>> Start Input for this task

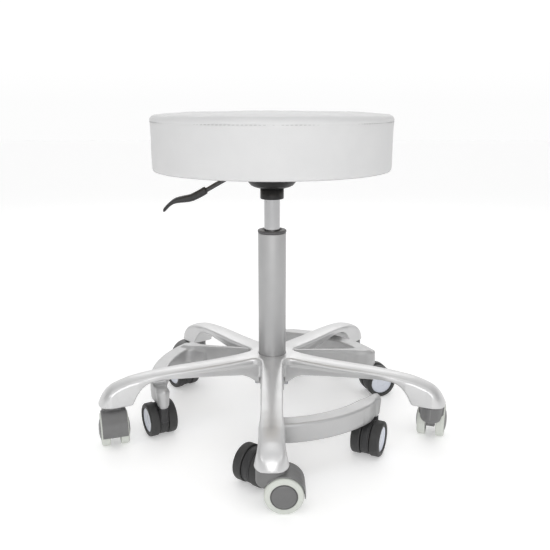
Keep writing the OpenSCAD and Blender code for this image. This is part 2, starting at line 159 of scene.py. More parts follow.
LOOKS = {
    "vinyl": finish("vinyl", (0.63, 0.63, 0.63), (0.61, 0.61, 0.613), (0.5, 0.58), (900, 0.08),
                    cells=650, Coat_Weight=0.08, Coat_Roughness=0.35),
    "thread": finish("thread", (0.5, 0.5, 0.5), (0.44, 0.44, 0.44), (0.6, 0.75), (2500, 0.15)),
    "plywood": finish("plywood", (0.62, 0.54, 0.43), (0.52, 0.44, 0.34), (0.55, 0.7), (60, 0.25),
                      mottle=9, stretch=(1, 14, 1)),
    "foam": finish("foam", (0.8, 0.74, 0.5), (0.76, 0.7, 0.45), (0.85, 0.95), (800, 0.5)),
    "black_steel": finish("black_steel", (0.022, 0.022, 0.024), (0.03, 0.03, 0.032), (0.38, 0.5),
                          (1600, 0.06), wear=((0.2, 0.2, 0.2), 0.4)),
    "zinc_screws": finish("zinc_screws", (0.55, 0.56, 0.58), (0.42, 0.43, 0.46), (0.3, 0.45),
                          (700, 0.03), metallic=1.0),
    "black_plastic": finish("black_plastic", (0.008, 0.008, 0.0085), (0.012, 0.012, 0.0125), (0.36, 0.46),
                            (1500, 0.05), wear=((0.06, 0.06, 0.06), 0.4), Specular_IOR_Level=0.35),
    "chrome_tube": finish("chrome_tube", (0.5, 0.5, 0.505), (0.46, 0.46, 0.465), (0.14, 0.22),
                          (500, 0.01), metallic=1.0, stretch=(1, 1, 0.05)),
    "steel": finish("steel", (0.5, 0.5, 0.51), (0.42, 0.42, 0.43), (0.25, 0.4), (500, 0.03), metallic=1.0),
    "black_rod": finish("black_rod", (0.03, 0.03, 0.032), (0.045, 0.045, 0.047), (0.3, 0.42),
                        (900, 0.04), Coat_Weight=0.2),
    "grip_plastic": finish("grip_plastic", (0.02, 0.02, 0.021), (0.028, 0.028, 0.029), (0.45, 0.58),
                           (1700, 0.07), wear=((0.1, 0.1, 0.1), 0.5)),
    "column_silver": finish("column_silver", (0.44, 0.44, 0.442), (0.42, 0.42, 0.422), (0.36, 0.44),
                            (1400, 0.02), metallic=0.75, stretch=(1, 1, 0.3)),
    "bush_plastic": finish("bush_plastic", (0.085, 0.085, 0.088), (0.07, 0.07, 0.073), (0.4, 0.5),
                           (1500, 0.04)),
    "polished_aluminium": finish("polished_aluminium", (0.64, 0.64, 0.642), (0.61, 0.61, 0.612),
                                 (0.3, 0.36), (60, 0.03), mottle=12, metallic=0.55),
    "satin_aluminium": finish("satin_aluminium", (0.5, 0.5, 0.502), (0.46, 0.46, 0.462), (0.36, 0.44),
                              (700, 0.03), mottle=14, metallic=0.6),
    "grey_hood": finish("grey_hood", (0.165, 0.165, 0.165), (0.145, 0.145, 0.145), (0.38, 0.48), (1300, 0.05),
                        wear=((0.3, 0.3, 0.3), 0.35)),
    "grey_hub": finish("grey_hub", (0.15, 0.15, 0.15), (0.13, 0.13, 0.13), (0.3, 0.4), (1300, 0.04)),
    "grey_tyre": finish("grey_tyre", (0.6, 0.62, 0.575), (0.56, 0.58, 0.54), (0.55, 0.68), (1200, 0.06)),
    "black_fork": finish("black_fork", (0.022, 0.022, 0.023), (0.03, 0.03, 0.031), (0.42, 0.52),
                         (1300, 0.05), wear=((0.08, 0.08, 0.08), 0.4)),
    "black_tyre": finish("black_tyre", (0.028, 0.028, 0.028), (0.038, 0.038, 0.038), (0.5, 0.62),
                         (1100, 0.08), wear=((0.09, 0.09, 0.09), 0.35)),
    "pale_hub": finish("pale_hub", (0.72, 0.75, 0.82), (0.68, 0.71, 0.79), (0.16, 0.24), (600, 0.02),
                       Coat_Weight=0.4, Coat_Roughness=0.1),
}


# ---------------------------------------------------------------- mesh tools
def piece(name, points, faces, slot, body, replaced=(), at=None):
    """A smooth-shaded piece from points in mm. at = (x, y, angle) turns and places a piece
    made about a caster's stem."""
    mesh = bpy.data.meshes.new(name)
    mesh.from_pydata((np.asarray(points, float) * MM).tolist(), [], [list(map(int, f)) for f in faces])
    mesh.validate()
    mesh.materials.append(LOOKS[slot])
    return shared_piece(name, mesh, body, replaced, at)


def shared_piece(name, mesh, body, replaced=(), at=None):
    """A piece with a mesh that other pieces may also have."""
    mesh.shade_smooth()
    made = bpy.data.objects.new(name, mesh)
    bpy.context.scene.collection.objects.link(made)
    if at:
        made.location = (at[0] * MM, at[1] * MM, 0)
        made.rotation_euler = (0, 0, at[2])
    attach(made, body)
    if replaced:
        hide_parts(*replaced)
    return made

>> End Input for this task
>> Start Input for this task

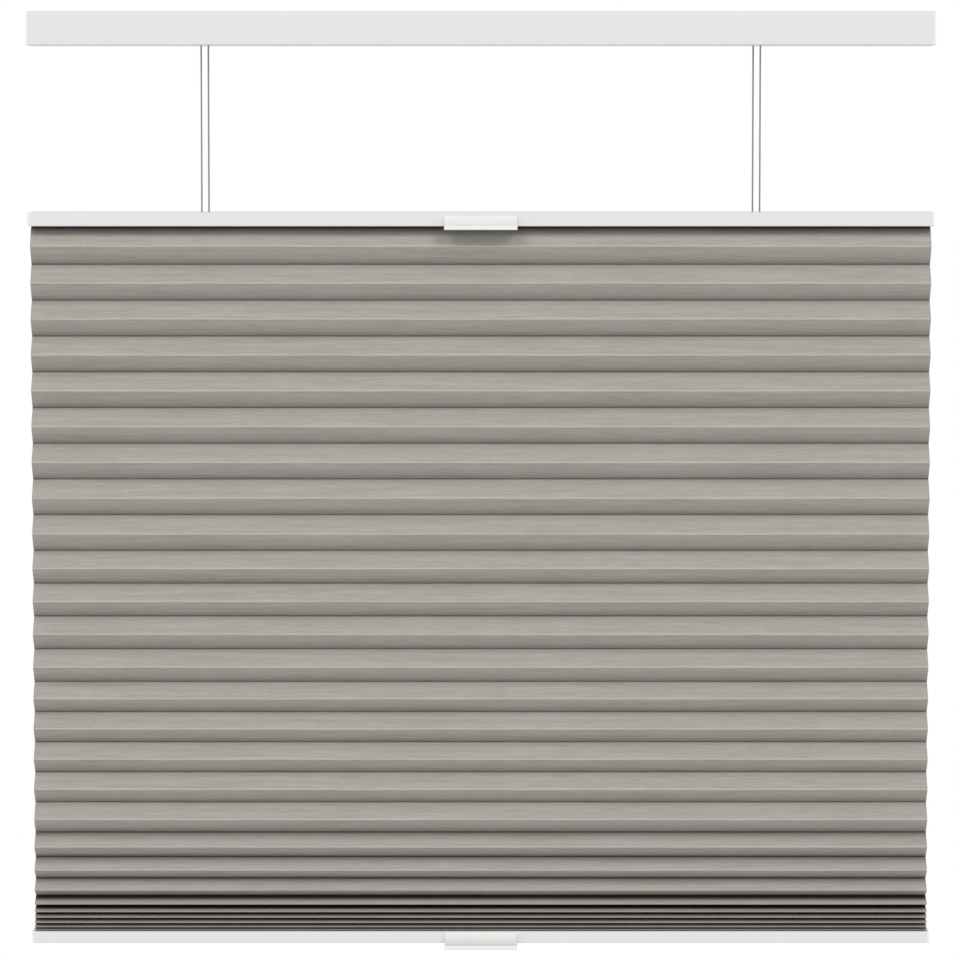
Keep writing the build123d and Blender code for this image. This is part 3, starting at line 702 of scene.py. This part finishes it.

>> End Input for this task

To do
Quote exactly the lines running from the line with "attach(made, body)" through the line with "return made", both ends included, and nothing more.

Result
    attach(made, body)
    if replaced:
        hide_parts(*replaced)
    return made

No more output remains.